The news that General Electric (GE) shares fell by up to 15% on the back of an alleged accounting fraud has thrown the spotlight on how the company’s decline is linked to its inability to spot and react to the key themes impacting its business.
In 1999, GE was the largest company in the world by market value. In 2001, GE’s market capitalization was over $400bn. Even in 2010, GE was still worth $151bn. But, after its shares crashed, its valuation had sunk to $69bn.
GE’s management missed the critical themes that impacted its business. In GE’s case, it continued to buy up “old technology” industrial competitors, such as power and grid business Alstom in 2014-15, yet, somehow missed the “new technology” themes like the cloud, the Industrial Internet and artificial intelligence (AI).
Since 2015, despite being an industrial leader, it has been falling behind in the Industrial Internet, losing out to Amazon Web Services.

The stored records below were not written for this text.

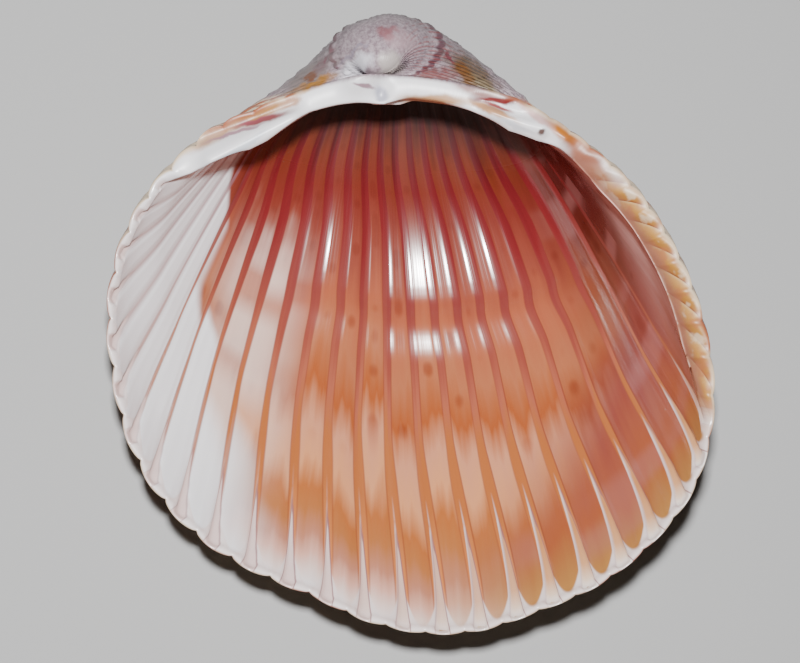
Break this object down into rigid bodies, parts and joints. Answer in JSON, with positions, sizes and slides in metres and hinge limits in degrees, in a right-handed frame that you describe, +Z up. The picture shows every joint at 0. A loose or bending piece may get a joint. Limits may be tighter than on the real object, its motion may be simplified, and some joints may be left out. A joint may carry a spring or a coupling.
{
  "type": "cockle shell",
  "caption": "Single valve of a large ribbed cockle, lying on its back with the glossy banded hollow, notched edge and toothed hinge plate facing up.",
  "frame": {"origin": "centre of the bounding box, on the surface that the valve lies on", "axes": "+Z up out of the hollow, +Y towards the hinge and beak, +X towards the hind end of the shell"},
  "size_m": [0.086, 0.0904, 0.0408],
  "materials": {
    "shell": "gloss"
  },
  "bodies": {
    "root": {"valve": "shell"}
  },
  "joints": []
}
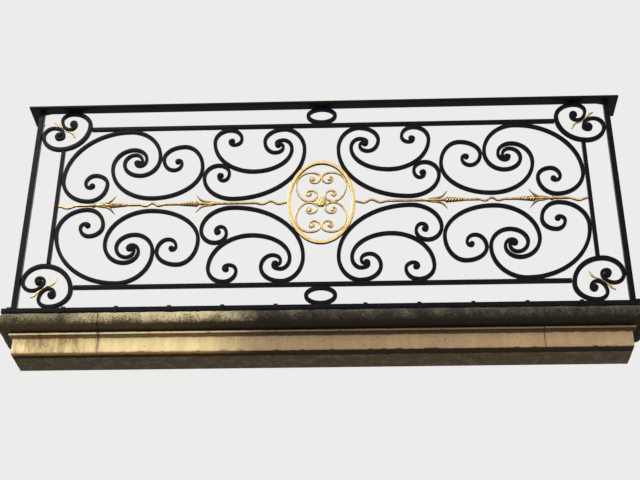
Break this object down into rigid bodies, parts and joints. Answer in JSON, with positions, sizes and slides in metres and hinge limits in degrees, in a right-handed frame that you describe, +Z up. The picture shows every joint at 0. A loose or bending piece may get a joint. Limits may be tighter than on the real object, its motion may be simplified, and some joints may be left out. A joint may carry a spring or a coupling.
{
  "type": "wrought iron balcony",
  "caption": "Shallow moulded stone balcony slab with a scrollwork iron railing, gilt cross bar and gilt oval medallion.",
  "frame": {"origin": "middle of the slab's flat underside, where it sits on the wall's ledge", "axes": "+Z up, -Y out to the street, +Y into the wall, X along the railing"},
  "size_m": [2.464, 0.204, 1.164],
  "materials": {
    "black_iron": "satin near-black paint on wrought iron",
    "gilding": "worn oil gilding on iron",
    "stone": "tooled warm limestone",
    "weathered_stone": "limestone with dark weathering on its round front"
  },
  "bodies": {
    "root": {"bottom_rail_front": "black_iron", "bottom_rail_return_left": "black_iron", "bottom_rail_return_right": "black_iron", "corner_scroll_lower_left": "black_iron", "corner_scroll_lower_right": "black_iron", "corner_scroll_upper_left": "black_iron", "corner_scroll_upper_right": "black_iron", "end_scrolls_lower_left": "black_iron", "end_scrolls_lower_right": "black_iron", "end_scrolls_upper_left": "black_iron", "end_scrolls_upper_right": "black_iron", "gilt_bar_left": "gilding", "gilt_bar_right": "gilding", "gilt_flame_lower_left": "gilding", "gilt_flame_lower_right": "gilding", "gilt_flame_upper_left": "gilding", "gilt_flame_upper_right": "gilding", "handrail_front": "black_iron", "handrail_return_left": "black_iron", "handrail_return_right": "black_iron", "inner_post_left": "black_iron", "inner_post_right": "black_iron", "inner_rail_bottom": "black_iron", "inner_rail_top": "black_iron", "medallion_ring": "gilding", "medallion_rosette": "gilding", "medallion_scrolls": "gilding", "middle_scrolls_lower_left": "black_iron", "middle_scrolls_lower_right": "black_iron", "middle_scrolls_upper_left": "black_iron", "middle_scrolls_upper_right": "black_iron", "oval_bottom": "black_iron", "oval_top": "black_iron", "post_left": "black_iron", "post_right": "black_iron", "rail_feet": "black_iron", "slab_fascia": "stone", "slab_nosing": "weathered_stone"}
  },
  "joints": []
}
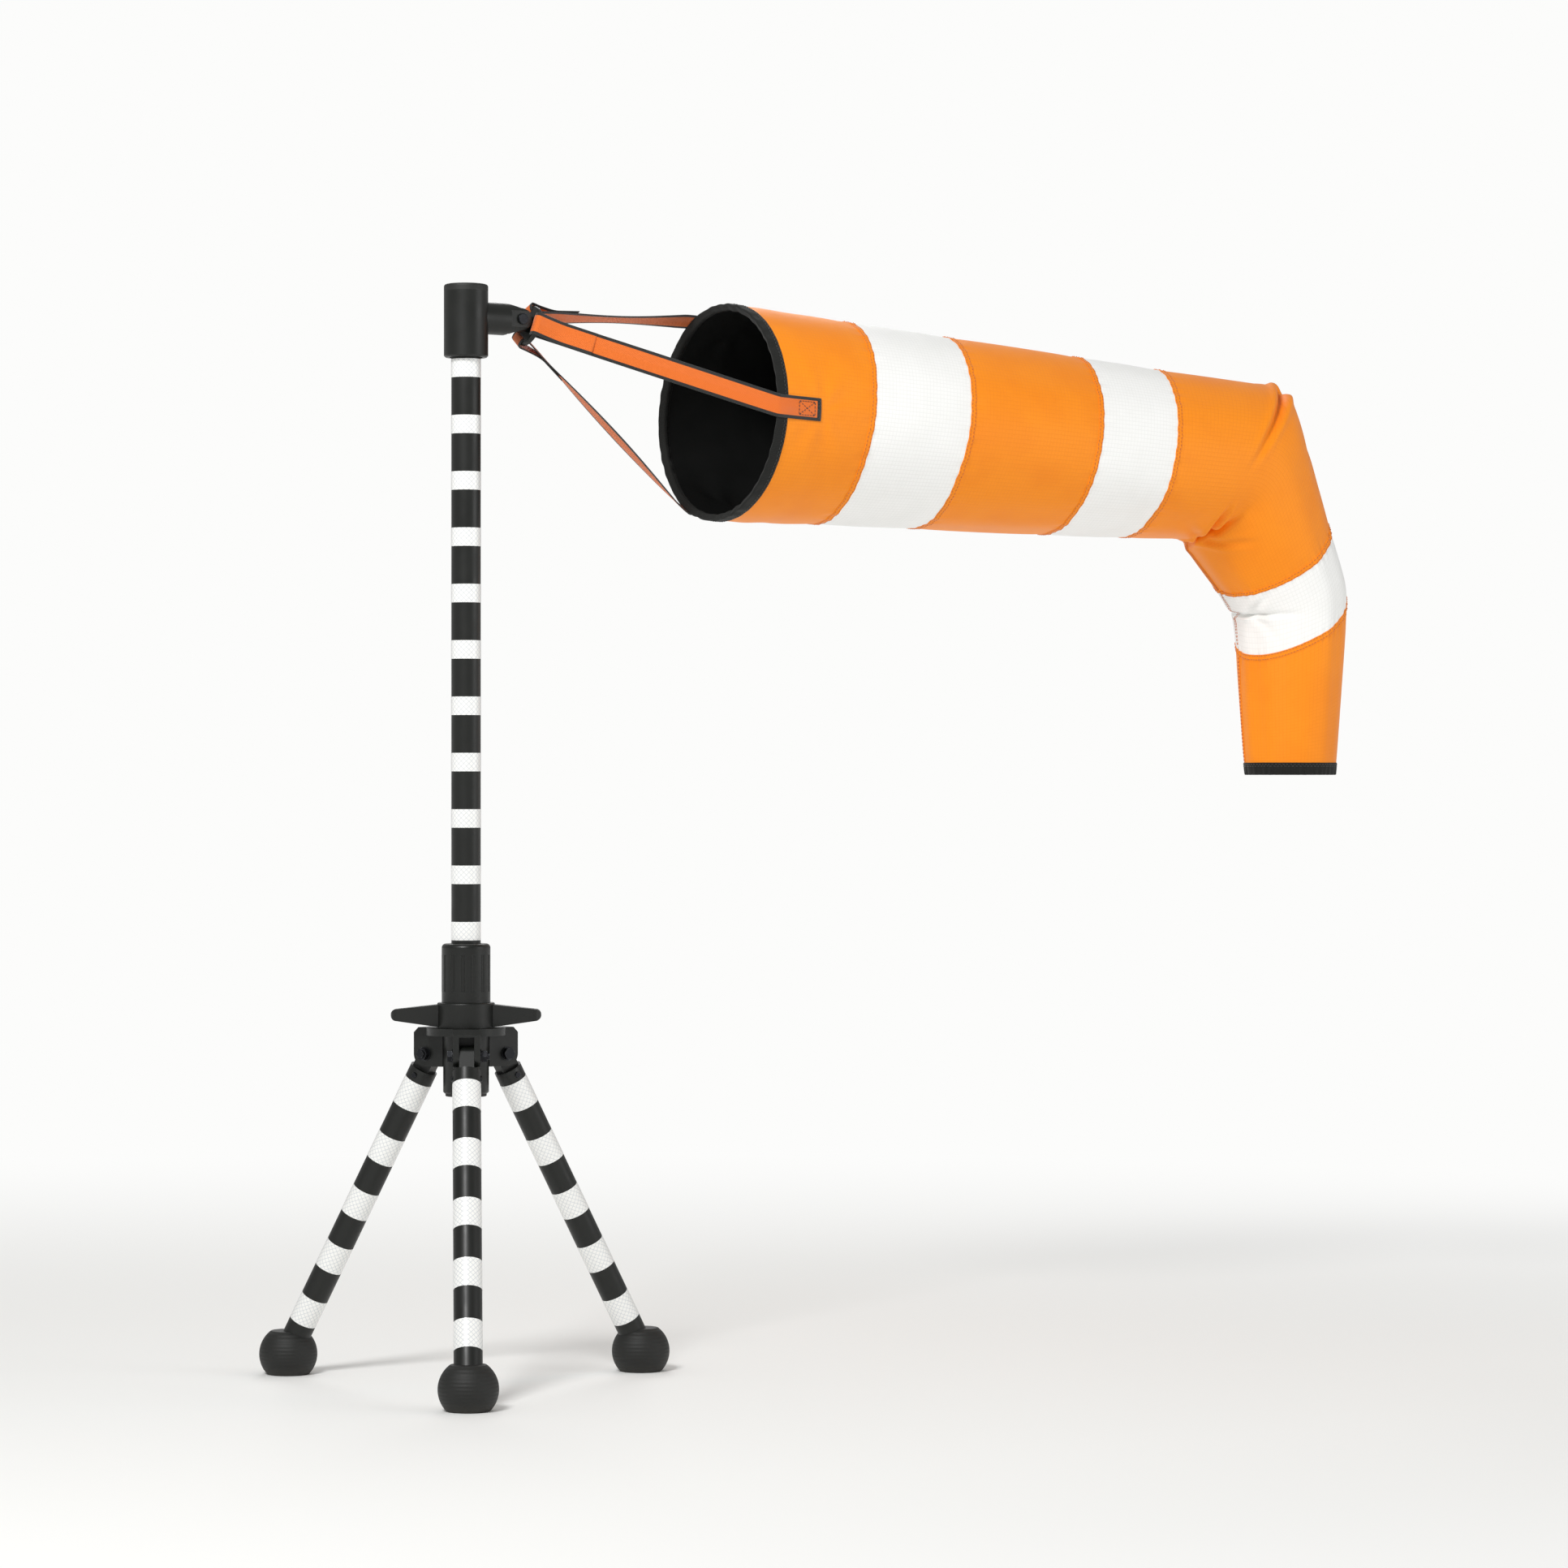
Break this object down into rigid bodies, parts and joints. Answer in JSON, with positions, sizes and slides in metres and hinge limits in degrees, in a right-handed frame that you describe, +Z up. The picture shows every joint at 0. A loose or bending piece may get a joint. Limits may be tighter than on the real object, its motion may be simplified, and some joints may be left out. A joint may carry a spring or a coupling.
{
  "type": "windsock with pole",
  "caption": "Portable windsock: banded fabric sock on a strap bridle and a free-turning ball-bearing head, on a banded mast clamped in a folding three-legged stand.",
  "frame": {"origin": "on the ground under the mast's axis", "axes": "+Z up along the mast, +X the way the sock streams at rest"},
  "size_m": [1.7217, 0.5666, 1.491],
  "materials": {
    "black_paint": "satin black powder coat",
    "black_hardware": "satin black zinc",
    "bearing_steel": "polished, ground",
    "black_nylon": "matte, moulded with a fine grain",
    "white_tape": "gloss reflective tape",
    "rubber": "matte moulded rubber",
    "orange_fabric": "matte coated plain weave",
    "white_fabric": "matte coated plain weave",
    "orange_webbing": "matte woven webbing",
    "black_binding": "matte folded binding tape"
  },
  "bodies": {
    "stand": {"hub_body": "black_paint", "base_plug": "black_nylon", "collet": "black_nylon", "leg_pivot_bolts": "black_hardware", "leg_pivot_nuts": "black_hardware", "leg_pivot_washers": "black_hardware"},
    "front_leg": {"front_leg_knuckle": "black_paint", "front_leg_tube": "black_paint", "front_leg_rivet": "black_hardware", "front_leg_white_bands": "white_tape", "front_foot": "rubber"},
    "right_leg": {"right_leg_knuckle": "black_paint", "right_leg_tube": "black_paint", "right_leg_rivet": "black_hardware", "right_leg_white_bands": "white_tape", "right_foot": "rubber"},
    "left_leg": {"left_leg_knuckle": "black_paint", "left_leg_tube": "black_paint", "left_leg_rivet": "black_hardware", "left_leg_white_bands": "white_tape", "left_foot": "rubber"},
    "clamp_nut": {"clamp_nut": "black_paint"},
    "mast": {"mast_tube": "black_paint", "mast_end_cap": "black_nylon", "mast_white_bands": "white_tape", "mast_spindle": "bearing_steel", "bearing_inner_races": "bearing_steel", "inner_spacer": "bearing_steel", "spindle_washer": "bearing_steel", "spindle_nut": "bearing_steel"},
    "head": {"head_housing": "black_paint", "bearing_outer_races": "bearing_steel", "bearing_balls": "bearing_steel", "outer_spacer": "bearing_steel", "circlip": "bearing_steel", "head_cap": "black_nylon", "cap_screws": "black_hardware", "bridle_arm": "black_paint", "fork_pin": "black_hardware", "fork_pin_clip": "black_hardware"},
    "sock_front": {"bridle_plate": "black_paint", "strap_near": "orange_webbing", "strap_top": "orange_webbing", "strap_bottom": "orange_webbing", "mouth_hoop": "bearing_steel", "mouth_binding": "black_binding", "band_1_orange": "orange_fabric", "band_2_white": "white_fabric", "band_3_orange": "orange_fabric", "band_4_white": "white_fabric", "band_5_orange_front": "orange_fabric"},
    "sock_mid": {"band_5_orange_back": "orange_fabric", "band_6_white_front": "white_fabric"},
    "sock_tail": {"band_6_white_back": "white_fabric", "band_7_orange": "orange_fabric", "tail_hem": "black_binding"}
  },
  "joints": [
    {"name": "front_leg_fold", "type": "hinge", "parent": "stand", "child": "front_leg", "pos_m": [-0.027, -0.04677, 0.448], "axis": [0.866, -0.5, 0], "range_deg": [0, 28.5]},
    {"name": "right_leg_fold", "type": "hinge", "parent": "stand", "child": "right_leg", "pos_m": [0.054, 0, 0.448], "axis": [0, 1, 0], "range_deg": [0, 28.5]},
    {"name": "left_leg_fold", "type": "hinge", "parent": "stand", "child": "left_leg", "pos_m": [-0.027, 0.04677, 0.448], "axis": [-0.866, -0.5, 0], "range_deg": [0, 28.5]},
    {"name": "clamp_nut_turn", "type": "hinge", "parent": "stand", "child": "clamp_nut", "pos_m": [0, 0, 0.5], "axis": [0, 0, 1], "range_deg": [0, 120]},
    {"name": "mast_lift", "type": "slide", "parent": "stand", "child": "mast", "axis": [0, 0, 1], "range_m": [0, 0.24]},
    {"name": "head_turn", "type": "hinge", "parent": "mast", "child": "head", "pos_m": [0, 0, 1.44], "axis": [0, 0, 1], "continuous": true},
    {"name": "sock_pitch", "type": "hinge", "parent": "head", "child": "sock_front", "pos_m": [0.078, 0, 1.447], "axis": [0, 1, 0], "range_deg": [-12, 40]},
    {"name": "sock_straighten", "type": "hinge", "parent": "sock_front", "child": "sock_mid", "pos_m": [1.41127, 0, 1.41789], "axis": [0, 1, 0], "range_deg": [-58, 0]},
    {"name": "tail_straighten", "type": "hinge", "parent": "sock_mid", "child": "sock_tail", "pos_m": [1.54264, 0, 1.11314], "axis": [0, 1, 0], "range_deg": [-29, 0]}
  ],
  "couplings": [
    {"joint": "tail_straighten", "follows": "sock_straighten", "ratio": 0.49}
  ]
}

Commenting on the importance of themes to companies’ strategies, including their approach to mergers & acquisitions (M&A), Cyrus Mewawalla, Head of Thematic Research said: “Companies who invest in the right themes become success stories, while those who miss the big themes end up as failures.
“Any corporate executive that wants to grow their company needs to understand all the themes that impact their sector. But GE’s management consistently missed themes like the cloud, the Industrial Internet and AI, and is now paying the price. GE is a prime example of how a company’s failure to spot and act on key themes will literally make or break it.
“Instead of buying up competitors to gain market share in its traditional markets, GE should have bought companies in disruptive tech themes that would drive its business forwards. It did the opposite, and has been in decline for the last twenty years as a result.”